**** RECORD LIST

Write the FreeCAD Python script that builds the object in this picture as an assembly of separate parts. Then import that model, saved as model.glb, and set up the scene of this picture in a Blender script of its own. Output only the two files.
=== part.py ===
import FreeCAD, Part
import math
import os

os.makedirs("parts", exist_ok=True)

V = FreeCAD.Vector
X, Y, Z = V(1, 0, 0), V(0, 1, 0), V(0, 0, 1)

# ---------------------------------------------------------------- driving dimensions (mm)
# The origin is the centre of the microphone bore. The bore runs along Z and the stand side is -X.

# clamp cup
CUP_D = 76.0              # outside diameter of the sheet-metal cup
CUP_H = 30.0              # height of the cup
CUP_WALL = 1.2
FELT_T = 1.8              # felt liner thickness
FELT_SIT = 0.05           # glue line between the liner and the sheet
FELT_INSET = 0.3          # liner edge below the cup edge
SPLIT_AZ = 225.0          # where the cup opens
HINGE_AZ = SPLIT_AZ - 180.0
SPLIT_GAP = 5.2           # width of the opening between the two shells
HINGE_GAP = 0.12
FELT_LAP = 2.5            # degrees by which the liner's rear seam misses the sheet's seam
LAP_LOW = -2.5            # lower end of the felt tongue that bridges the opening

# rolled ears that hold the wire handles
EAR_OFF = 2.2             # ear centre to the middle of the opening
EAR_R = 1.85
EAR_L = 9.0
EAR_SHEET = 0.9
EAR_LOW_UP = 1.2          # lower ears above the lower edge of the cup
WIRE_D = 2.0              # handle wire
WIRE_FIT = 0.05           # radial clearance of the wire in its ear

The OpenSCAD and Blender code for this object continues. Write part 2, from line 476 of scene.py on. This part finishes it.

********
**** RECORD LIST

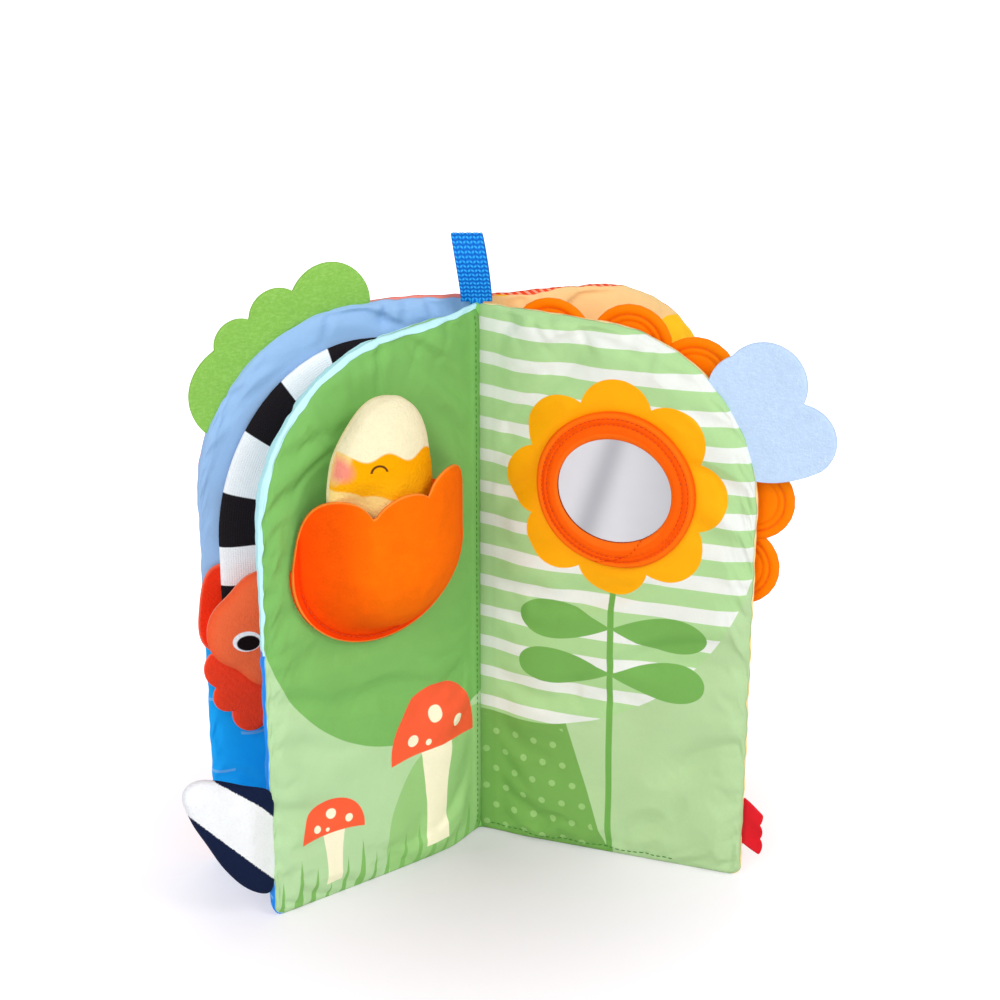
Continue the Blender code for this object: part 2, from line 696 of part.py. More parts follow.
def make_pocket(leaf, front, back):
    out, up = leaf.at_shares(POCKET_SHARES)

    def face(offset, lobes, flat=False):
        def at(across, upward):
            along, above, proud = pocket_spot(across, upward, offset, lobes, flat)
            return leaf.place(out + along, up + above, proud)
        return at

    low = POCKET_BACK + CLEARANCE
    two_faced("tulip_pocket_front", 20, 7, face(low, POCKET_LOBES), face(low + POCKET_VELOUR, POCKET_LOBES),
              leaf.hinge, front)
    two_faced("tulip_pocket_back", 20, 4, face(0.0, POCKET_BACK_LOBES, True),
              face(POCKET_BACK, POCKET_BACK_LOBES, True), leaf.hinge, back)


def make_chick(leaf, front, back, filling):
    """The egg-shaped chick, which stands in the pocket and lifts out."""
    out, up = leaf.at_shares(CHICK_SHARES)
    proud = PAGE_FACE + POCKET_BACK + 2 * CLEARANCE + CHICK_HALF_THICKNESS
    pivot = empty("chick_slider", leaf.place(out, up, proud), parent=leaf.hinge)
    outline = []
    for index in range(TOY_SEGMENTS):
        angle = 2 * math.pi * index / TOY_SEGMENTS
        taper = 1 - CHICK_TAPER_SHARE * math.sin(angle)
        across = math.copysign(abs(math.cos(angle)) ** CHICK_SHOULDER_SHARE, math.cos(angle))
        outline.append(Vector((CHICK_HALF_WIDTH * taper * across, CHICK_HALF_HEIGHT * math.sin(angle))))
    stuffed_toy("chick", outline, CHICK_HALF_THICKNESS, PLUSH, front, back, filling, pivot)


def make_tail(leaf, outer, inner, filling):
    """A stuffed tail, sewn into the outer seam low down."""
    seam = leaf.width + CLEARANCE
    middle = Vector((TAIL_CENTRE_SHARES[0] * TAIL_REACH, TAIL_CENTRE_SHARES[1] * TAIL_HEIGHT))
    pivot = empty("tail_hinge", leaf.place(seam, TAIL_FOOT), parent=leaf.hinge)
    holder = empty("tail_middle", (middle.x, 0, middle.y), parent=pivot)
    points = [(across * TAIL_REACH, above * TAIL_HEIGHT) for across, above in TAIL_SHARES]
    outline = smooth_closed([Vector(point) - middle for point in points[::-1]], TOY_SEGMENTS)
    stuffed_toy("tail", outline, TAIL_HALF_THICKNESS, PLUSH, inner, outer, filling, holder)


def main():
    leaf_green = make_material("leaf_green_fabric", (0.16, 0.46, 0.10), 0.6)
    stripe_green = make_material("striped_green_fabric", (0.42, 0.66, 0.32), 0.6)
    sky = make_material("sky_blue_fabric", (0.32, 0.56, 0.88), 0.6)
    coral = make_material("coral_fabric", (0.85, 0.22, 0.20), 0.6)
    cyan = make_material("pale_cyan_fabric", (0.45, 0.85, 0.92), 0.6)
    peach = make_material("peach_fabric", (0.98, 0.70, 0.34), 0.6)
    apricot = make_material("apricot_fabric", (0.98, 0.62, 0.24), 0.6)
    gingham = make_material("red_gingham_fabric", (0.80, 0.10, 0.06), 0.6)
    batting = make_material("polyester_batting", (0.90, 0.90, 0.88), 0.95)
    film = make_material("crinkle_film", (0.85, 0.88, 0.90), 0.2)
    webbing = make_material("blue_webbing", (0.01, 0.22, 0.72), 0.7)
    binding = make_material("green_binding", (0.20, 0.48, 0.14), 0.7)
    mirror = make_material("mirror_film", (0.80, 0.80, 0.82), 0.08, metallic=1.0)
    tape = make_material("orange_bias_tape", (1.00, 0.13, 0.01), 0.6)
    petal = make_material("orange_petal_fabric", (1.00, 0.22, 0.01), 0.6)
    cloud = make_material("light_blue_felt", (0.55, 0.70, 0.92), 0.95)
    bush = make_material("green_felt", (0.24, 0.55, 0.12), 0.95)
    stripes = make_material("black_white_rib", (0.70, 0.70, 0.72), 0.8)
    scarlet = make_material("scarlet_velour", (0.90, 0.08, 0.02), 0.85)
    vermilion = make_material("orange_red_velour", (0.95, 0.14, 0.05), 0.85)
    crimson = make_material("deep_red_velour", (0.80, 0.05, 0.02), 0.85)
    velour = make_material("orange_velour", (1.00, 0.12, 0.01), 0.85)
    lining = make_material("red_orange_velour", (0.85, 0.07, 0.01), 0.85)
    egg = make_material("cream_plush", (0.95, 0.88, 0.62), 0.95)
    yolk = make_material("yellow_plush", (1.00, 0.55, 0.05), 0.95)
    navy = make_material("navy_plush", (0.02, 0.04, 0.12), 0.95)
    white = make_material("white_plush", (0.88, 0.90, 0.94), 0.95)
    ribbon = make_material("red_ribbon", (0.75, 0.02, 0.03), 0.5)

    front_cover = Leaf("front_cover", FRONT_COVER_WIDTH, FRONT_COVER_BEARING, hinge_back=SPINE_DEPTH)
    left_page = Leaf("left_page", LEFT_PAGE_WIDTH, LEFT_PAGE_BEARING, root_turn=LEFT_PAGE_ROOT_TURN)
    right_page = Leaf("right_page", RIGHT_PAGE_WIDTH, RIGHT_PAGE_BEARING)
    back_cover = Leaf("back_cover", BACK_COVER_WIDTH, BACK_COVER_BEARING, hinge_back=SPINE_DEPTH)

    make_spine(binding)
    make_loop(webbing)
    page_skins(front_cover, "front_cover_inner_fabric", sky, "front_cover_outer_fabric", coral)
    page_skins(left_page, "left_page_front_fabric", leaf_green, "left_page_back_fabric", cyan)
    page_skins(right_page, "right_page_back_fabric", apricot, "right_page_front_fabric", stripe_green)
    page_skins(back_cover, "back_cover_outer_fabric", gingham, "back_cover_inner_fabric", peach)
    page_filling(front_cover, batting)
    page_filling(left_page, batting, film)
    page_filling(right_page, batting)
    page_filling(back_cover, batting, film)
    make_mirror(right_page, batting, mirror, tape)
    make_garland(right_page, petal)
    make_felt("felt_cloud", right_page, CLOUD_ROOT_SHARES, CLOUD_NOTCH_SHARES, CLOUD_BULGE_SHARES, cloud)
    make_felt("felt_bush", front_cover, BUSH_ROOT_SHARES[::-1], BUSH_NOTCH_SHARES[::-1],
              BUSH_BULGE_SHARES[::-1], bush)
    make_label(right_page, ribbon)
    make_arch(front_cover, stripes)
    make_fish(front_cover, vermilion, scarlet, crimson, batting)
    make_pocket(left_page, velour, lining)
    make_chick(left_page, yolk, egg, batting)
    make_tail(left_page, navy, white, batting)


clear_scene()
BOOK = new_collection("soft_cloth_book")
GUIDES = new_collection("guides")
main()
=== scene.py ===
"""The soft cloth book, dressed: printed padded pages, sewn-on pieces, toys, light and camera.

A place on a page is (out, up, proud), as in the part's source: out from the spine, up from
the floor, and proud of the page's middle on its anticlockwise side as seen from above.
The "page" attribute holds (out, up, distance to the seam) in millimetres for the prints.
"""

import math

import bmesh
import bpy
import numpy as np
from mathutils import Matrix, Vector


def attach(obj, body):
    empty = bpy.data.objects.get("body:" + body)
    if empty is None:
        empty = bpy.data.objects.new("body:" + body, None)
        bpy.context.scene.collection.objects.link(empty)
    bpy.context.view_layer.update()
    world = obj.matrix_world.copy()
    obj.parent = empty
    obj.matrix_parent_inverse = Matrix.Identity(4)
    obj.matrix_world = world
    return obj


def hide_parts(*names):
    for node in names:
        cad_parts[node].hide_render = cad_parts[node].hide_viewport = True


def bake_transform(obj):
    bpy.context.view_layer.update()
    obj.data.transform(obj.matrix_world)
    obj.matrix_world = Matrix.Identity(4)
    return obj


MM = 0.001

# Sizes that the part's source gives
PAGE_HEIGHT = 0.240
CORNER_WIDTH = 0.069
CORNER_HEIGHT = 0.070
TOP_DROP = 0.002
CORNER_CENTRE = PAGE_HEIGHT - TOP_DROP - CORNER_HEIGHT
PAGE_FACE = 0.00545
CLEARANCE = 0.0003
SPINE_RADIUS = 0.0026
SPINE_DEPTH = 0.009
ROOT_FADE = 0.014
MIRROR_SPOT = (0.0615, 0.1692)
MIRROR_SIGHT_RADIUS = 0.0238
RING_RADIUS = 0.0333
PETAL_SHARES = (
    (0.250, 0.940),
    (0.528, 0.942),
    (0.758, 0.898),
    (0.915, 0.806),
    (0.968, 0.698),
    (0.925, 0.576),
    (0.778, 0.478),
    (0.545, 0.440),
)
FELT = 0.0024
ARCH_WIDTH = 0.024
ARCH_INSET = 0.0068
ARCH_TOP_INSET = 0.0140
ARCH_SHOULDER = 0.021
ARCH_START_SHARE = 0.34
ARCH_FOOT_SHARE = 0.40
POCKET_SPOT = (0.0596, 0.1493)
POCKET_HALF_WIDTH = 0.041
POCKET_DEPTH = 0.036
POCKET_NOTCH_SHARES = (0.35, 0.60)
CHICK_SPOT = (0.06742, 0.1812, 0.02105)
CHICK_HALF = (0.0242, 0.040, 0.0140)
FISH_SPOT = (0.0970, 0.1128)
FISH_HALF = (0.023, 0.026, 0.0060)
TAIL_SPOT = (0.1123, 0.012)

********

In the data above, find the line that contains "make_spine(binding)" and the line that contains "obj.matrix_world = world". Repeat exactly those lines and every line between them, and only those.

• TASK OUTPUT
    make_spine(binding)
    make_loop(webbing)
    page_skins(front_cover, "front_cover_inner_fabric", sky, "front_cover_outer_fabric", coral)
    page_skins(left_page, "left_page_front_fabric", leaf_green, "left_page_back_fabric", cyan)
    page_skins(right_page, "right_page_back_fabric", apricot, "right_page_front_fabric", stripe_green)
    page_skins(back_cover, "back_cover_outer_fabric", gingham, "back_cover_inner_fabric", peach)
    page_filling(front_cover, batting)
    page_filling(left_page, batting, film)
    page_filling(right_page, batting)
    page_filling(back_cover, batting, film)
    make_mirror(right_page, batting, mirror, tape)
    make_garland(right_page, petal)
    make_felt("felt_cloud", right_page, CLOUD_ROOT_SHARES, CLOUD_NOTCH_SHARES, CLOUD_BULGE_SHARES, cloud)
    make_felt("felt_bush", front_cover, BUSH_ROOT_SHARES[::-1], BUSH_NOTCH_SHARES[::-1],
              BUSH_BULGE_SHARES[::-1], bush)
    make_label(right_page, ribbon)
    make_arch(front_cover, stripes)
    make_fish(front_cover, vermilion, scarlet, crimson, batting)
    make_pocket(left_page, velour, lining)
    make_chick(left_page, yolk, egg, batting)
    make_tail(left_page, navy, white, batting)


clear_scene()
BOOK = new_collection("soft_cloth_book")
GUIDES = new_collection("guides")
main()
=== scene.py ===
"""The soft cloth book, dressed: printed padded pages, sewn-on pieces, toys, light and camera.

A place on a page is (out, up, proud), as in the part's source: out from the spine, up from
the floor, and proud of the page's middle on its anticlockwise side as seen from above.
The "page" attribute holds (out, up, distance to the seam) in millimetres for the prints.
"""

import math

import bmesh
import bpy
import numpy as np
from mathutils import Matrix, Vector


def attach(obj, body):
    empty = bpy.data.objects.get("body:" + body)
    if empty is None:
        empty = bpy.data.objects.new("body:" + body, None)
        bpy.context.scene.collection.objects.link(empty)
    bpy.context.view_layer.update()
    world = obj.matrix_world.copy()
    obj.parent = empty
    obj.matrix_parent_inverse = Matrix.Identity(4)
    obj.matrix_world = world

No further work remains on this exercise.